Green fabrication of PVA based biofilms incorporated with shrimp shell derived chitosan, plasticized with PEG or Gly and reinforced by biosynthesized ZnO nanoparticles

This study reports the development of eco-friendly nanocomposite biofilms (NCBFs) based on Polyvinyl alcohol (PVA) and chitosan extracted from shrimp shells (SSDCs), reinforced with biosynthesized zinc oxide nanoparticles (BioZnO NPs) derived from Avicennia marina leaf extract. Polyethylene glycol (PEG) and glycerol (Gly) were incorporated as plasticizers to enhance film flexibility and processability.
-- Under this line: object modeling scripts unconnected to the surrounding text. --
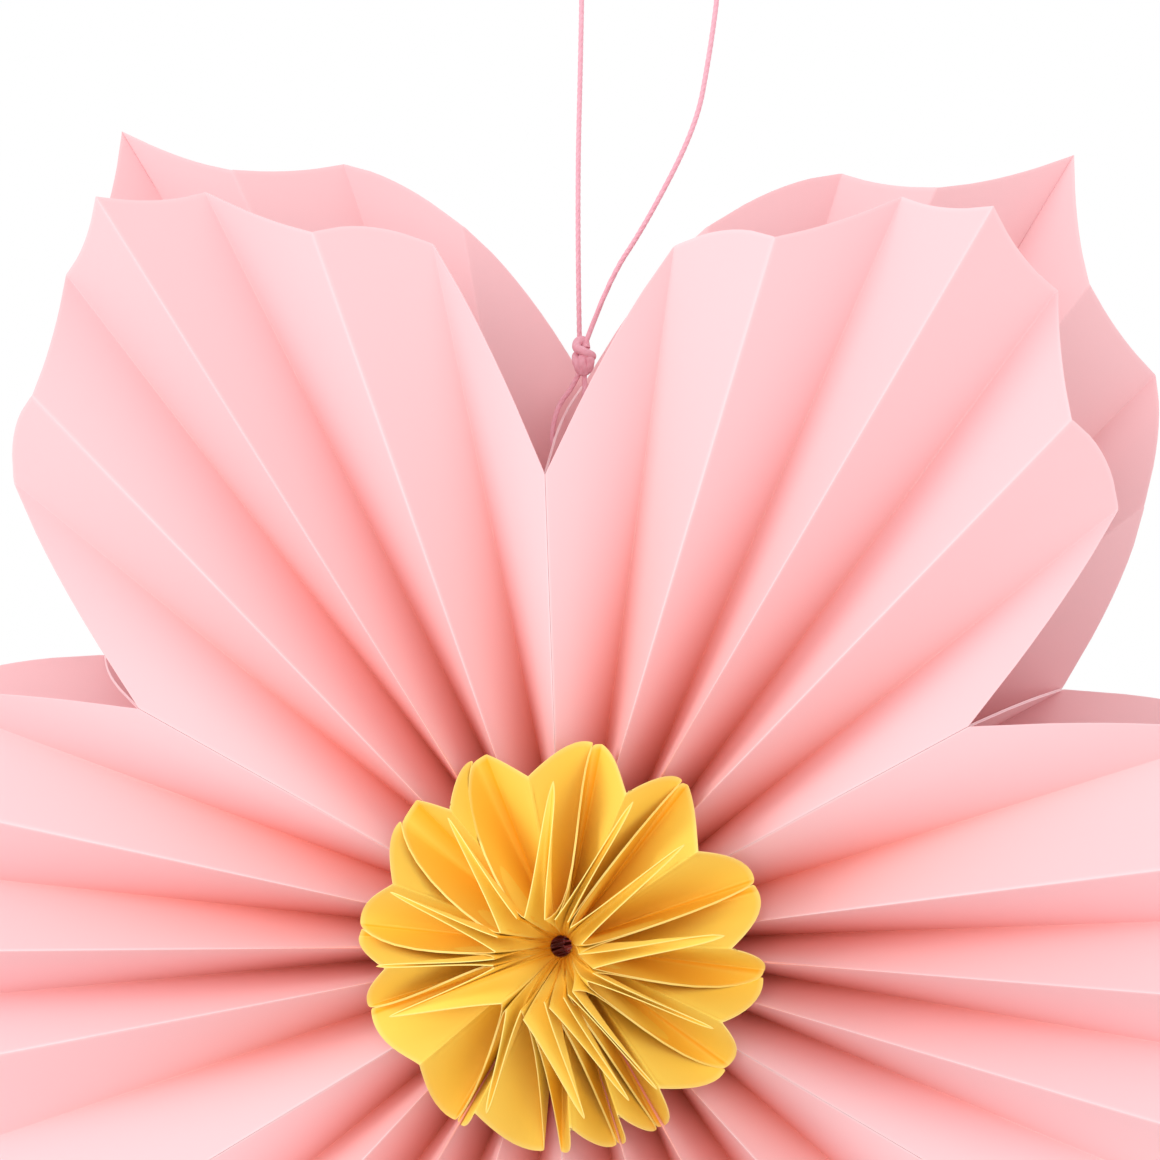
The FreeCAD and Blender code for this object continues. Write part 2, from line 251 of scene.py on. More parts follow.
cord_paper, nodes, links = new_material("cord_paper")
shader = nodes["Principled BSDF"]
shader.inputs["Roughness"].default_value = 0.75
fibre = placed(nodes, paper_fibre, "fibre", {
    "Dark": (0.82, 0.34, 0.42, 1), "Light": (0.90, 0.50, 0.58, 1), "Scale": 900})
links.new(fibre.outputs["Color"], shader.inputs["Base Color"])
add_bump(nodes, links, fibre.outputs["Height"], shader, strength=0.5, distance=0.05)
for piece, node in ((hanging_cord, "hanging_cord"), (tie_loop, "tie_loop"),
                    (cord_knot, "cord_knot")):
    piece.data.materials.clear()
    piece.data.materials.append(cord_paper)
    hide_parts(node)
    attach(piece, "root")

# ---------------------------------------------------------------- petals
# Six sheets of pink paper, each die-cut, scored and folded into a pocket with a pleated front and
# back. Their flat sides are glued to each other. The cut edge shows the paper's paler core.
PETAL_PAPER = 0.25
PETAL_MIDDLE = 13.4  # the plane midway between the petals' fronts and backs
PETAL_SIDE = 28.5  # from that plane to a flat side's edge
PETAL_HUB_RADIUS = 3
PETAL_ROWS = 48  # rows of points from the hub to the mouth
HUB_PLEAT = 21  # how deep the valleys are at the hub
# distance of each fold beyond the side's edge at the mouth, from one side to the other
MOUTH_DEPTHS = (0, -7.5, 5, -6.5, 9.5, -6.5, 5, -7.5, 0)
# how far the cut edge of each panel bows out, and that of a flat side near its front and its back
PANEL_BOWS = (3.5, 2.5, -1.0, -1.5, -1.5, -1.0, 2.5, 3.5)
SIDE_BOW_FRONT = 5.5
SIDE_BOW_BACK = 2.5
BOW_SHARE = 0.75  # how far the middle of a cut edge follows its two leans
GLUE_ROOM = 0.02
FOLD_STATIONS = (0.25, 0.6, 1.1)  # distances from a fold at which the sheet has its close columns
FOLD_SHARES = (0.06, 0.11, 0.16)  # the most that each may be of a panel's width
FOLD_FADE = (1, 0.75, 0.35, 0)  # how plainly the fold marks each of those columns, with its rubbed crest or its painted shade
FOLD_EASE = 0.4  # how far a fold's own points move in between their neighbours
PANEL_SHARES = (0.25, 0.35, 0.45, 0.55, 0.65, 0.75)  # places of a panel's other columns
MOUTH_ROWS = (1.0, 0.45, 0)  # distances from the mouth of the sheet's last rows
EDGE_ROWS = 2  # rows over which the mark of the cut edge fades
MERGE_DISTANCE = 0.001
INNER_CREST = 0.1  # how much of a valley's mark is left on the sheet's inner face
PAPER_CREASE = 70  # degrees between two faces from which their edge stays sharp

# for each petal: its middle, its folds' angles from there, and its folds' radii in front and behind
PETALS = (
    (0, (-30, -21.4, -15.8, -9.0, -4.0, 2.5, 7.5, 17.5, 28.3),
     (98, 149, 155, 173, 181, 173, 156, 150, 97.5),
     (114, 151, 171, 177, 199, 178, 172, 152, 113.4)),
    (60, (-31.7, -21.8, -14.5, -7.1, -0.9, 5.6, 12.8, 21.2, 32.1),
     (97.5, 148.5, 154.3, 172.5, 179.9, 172.9, 155.5, 149.4, 99.2),
     (113.4, 150.7, 170.9, 176.8, 198.2, 178.1, 174, 156.1, 121)),
    (120, (-27.9, -18.9, -10.7, -3.9, 1.9, 7.3, 14.3, 20.8, 31.4),
     (99.2, 151.4, 159.5, 178.2, 186.5, 179.5, 162.5, 155.5, 103.8),
     (121, 157.8, 179.6, 186.8, 209.4, 188, 180, 160, 127.8)),
    (180, (-28.6, -20.1, -12, -5.9, 0.8, 5.3, 11.1, 18.7, 31.2),
     (103.8, 154, 158, 176, 184, 176, 158, 152, 101),
     (127.8, 158, 178, 184, 203, 182, 174, 154, 117)),
    (240, (-28.8, -20.4, -13, -6.1, 0, 6.1, 13, 20.4, 30),
     (101, 151, 156, 174, 182, 174, 156, 151, 100),
     (117, 154, 174, 180, 201, 180, 174, 154, 117)),
    (300, (-30, -20.4, -13, -6.1, 0, 6.1, 13, 20.4, 30),
     (100, 150, 155, 173, 181, 173, 155, 150, 98),
     (117, 153, 173, 179, 200, 179, 173, 153, 114)),
)


def polar(angle, radius, depth):
    """A point by its angle about the hub axis, its distance from the axis and its Y."""
    turn = math.radians(angle)
    return Vector((radius * math.cos(turn), depth, radius * math.sin(turn)))


def cut_edge(start, end, share, lean_start, lean_end, hook_start=Vector(), hook_end=Vector(),
             late_start=1, late_end=1):
    """A point on a panel's die-cut edge, a curve that leans off its chord by two vectors.

    A hook is the way that the edge turns off towards its end, and late says how late it does.
    """
    start, end = start - hook_start, end - hook_end
    a = start + (end - start) / 3 + lean_start
    b = end - (end - start) / 3 + lean_end
    rest = 1 - share
    return (start * rest ** 3 + a * (3 * share * rest ** 2) + b * (3 * share ** 2 * rest)
            + end * share ** 3 + hook_start * rest ** late_start + hook_end * share ** late_end)


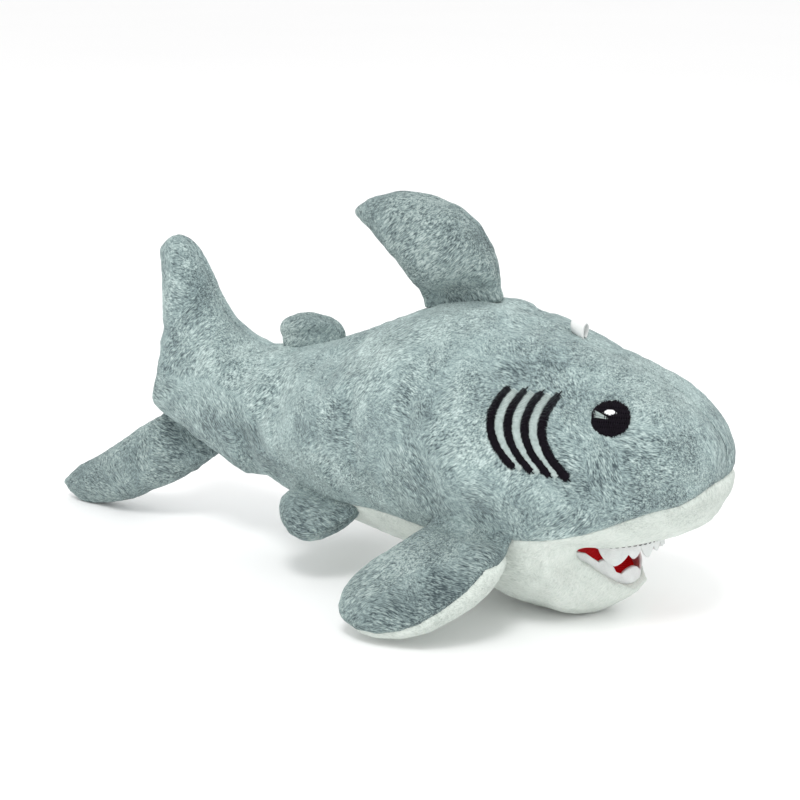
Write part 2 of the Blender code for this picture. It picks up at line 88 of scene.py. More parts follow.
# The upper lip is half an ellipse round LIP_CENTRE_X, which rises a little towards its front.
LIP_CENTRE_X = 9.0
UPPER_LIP = (25.5, 17.0)
UPPER_LIP_Z, LIP_RISE, LIP_RISE_FROM = 29.0, 0.14, 20.0
UPPER_ROLL, LOWER_ROLL = 1.5, 1.7
THROAT_X = 5.0


# Meshes as arrays.

def coords_of(mesh):
    co = np.empty(len(mesh.vertices) * 3)
    mesh.vertices.foreach_get("co", co)
    return co.reshape(-1, 3)


def normals_of(mesh):
    normals = np.empty(len(mesh.vertices) * 3)
    mesh.vertices.foreach_get("normal", normals)
    return normals.reshape(-1, 3)


def set_coords(mesh, co):
    mesh.vertices.foreach_set("co", np.ascontiguousarray(co).ravel())
    mesh.update()


def opened(mesh):
    bm = bmesh.new()
    bm.from_mesh(mesh)
    return bm


def closed(bm, mesh):
    """Write an editable mesh to a plain one."""
    bm.to_mesh(mesh)
    bm.free()
    return mesh


def cad_points(names):
    return np.concatenate([coords_of(NODES[name].data) for name in names])


def tree_of(points):
    tree = KDTree(len(points))
    for i, point in enumerate(points):
        tree.insert(point, i)
    tree.balance()
    return tree


def distance_to(points, targets):
    """Distance from each point to the nearest target."""
    if not len(targets):
        return np.full(len(points), 1.0)
    tree = tree_of(targets)
    return np.array([tree.find(point)[2] for point in points])


def noise_at(points, size, seed, stretch=(1, 1, 1)):
    """Smooth noise from -1 to 1 with lumps of a given size in millimetres."""
    scaled = points / (np.array(stretch) * size * MM) + seed * 17.3
    return np.array([noise.noise(point) for point in scaled])


def baked(piece):
    """Turn an object with modifiers into a plain mesh, and drop the object."""
    depsgraph = bpy.context.evaluated_depsgraph_get()
    mesh = bpy.data.meshes.new_from_object(piece.evaluated_get(depsgraph))
    bpy.data.objects.remove(piece)
    return mesh


def loose_object(name, mesh):
    piece = bpy.data.objects.new(name, mesh)
    bpy.context.scene.collection.objects.link(piece)
    return piece


def outer_shell(mesh):
    """Drop the small closed pockets that a remesh leaves inside."""
    bm = opened(mesh)
    unseen, shells = set(bm.verts), []
    while unseen:
        stack = [unseen.pop()]
        shell = list(stack)
        while stack:
            for edge in stack.pop().link_edges:
                for vertex in edge.verts:
                    if vertex in unseen:
                        unseen.remove(vertex)
                        stack.append(vertex)
                        shell.append(vertex)
        shells.append(shell)
    shells.sort(key=len)
    bmesh.ops.delete(bm, geom=[v for shell in shells[:-1] for v in shell], context="VERTS")
    return closed(bm, mesh)


def remeshed(mesh, voxel):
    piece = loose_object("remesh", mesh)
    modifier = piece.modifiers.new("voxels", "REMESH")
    modifier.mode = "VOXEL"
    modifier.voxel_size = voxel * MM
    return outer_shell(baked(piece))


def subdivided(mesh):
    piece = loose_object("subdivide", mesh)
    modifier = piece.modifiers.new("subdivide", "SUBSURF")
    modifier.levels = modifier.render_levels = 1
    return baked(piece)


def smooth(mesh, steps, keep=None):
    """Even out a mesh without shrinking it; keep holds vertices still, from 0 to 1."""
    edges = np.empty(len(mesh.edges) * 2, int)
    mesh.edges.foreach_get("vertices", edges)
    first, second = edges.reshape(-1, 2).T
    count = np.bincount(edges, minlength=len(mesh.vertices))[:, None]
    free = 1.0 if keep is None else 1 - keep[:, None]
    co = coords_of(mesh)
    for factor in (0.6, -0.61) * steps:
        total = np.zeros_like(co)
        for axis in range(3):
            total[:, axis] += np.bincount(first, co[second, axis], len(co))
            total[:, axis] += np.bincount(second, co[first, axis], len(co))
        co += (total / count - co) * factor * free
    set_coords(mesh, co)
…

The resulting NCBFs were characterized using X-ray diffraction (XRD), Fourier-transform infrared spectroscopy (FTIR), tensile testing, migration stability analysis, and water vapor permeability measurements. XRD analysis confirmed the high-purity crystalline phase of BioZnO NPs and revealed characteristic diffraction peaks corresponding to both BioZnO NPs and SSDCs within the NCBF matrices, thereby validating successful composite formation. Incorporation of BioZnO NPs at an optimum concentration significantly enhanced tensile strength (59.91 MPa), elongation at break (93.56%), and elastic modulus (66.76 MPa), while simultaneously reducing water vapor transmission (0.48 × 10-6 g.m/m2.h.pa) and polymer migration. In contrast, films prepared without BioZnO NPs exhibited reduced tensile strength (39.85 MPa) and flexibility, alongside a substantially increased elastic modulus (507 MPa), highlighting the reinforcing role of the nanoparticles. Furthermore, variations in SSDCs content influenced film flexibility, with lower SSDCs concentrations yielding more flexible films. Overall, the optimized NCBFs demonstrated superior mechanical and barrier properties, indicating strong potential for sustainable packaging applications. The use of natural polymers and BioZnO NPs offers a cost-effective and environmentally benign alternative to conventional petroleum-based plastics, contributing to the mitigation of plastic pollution.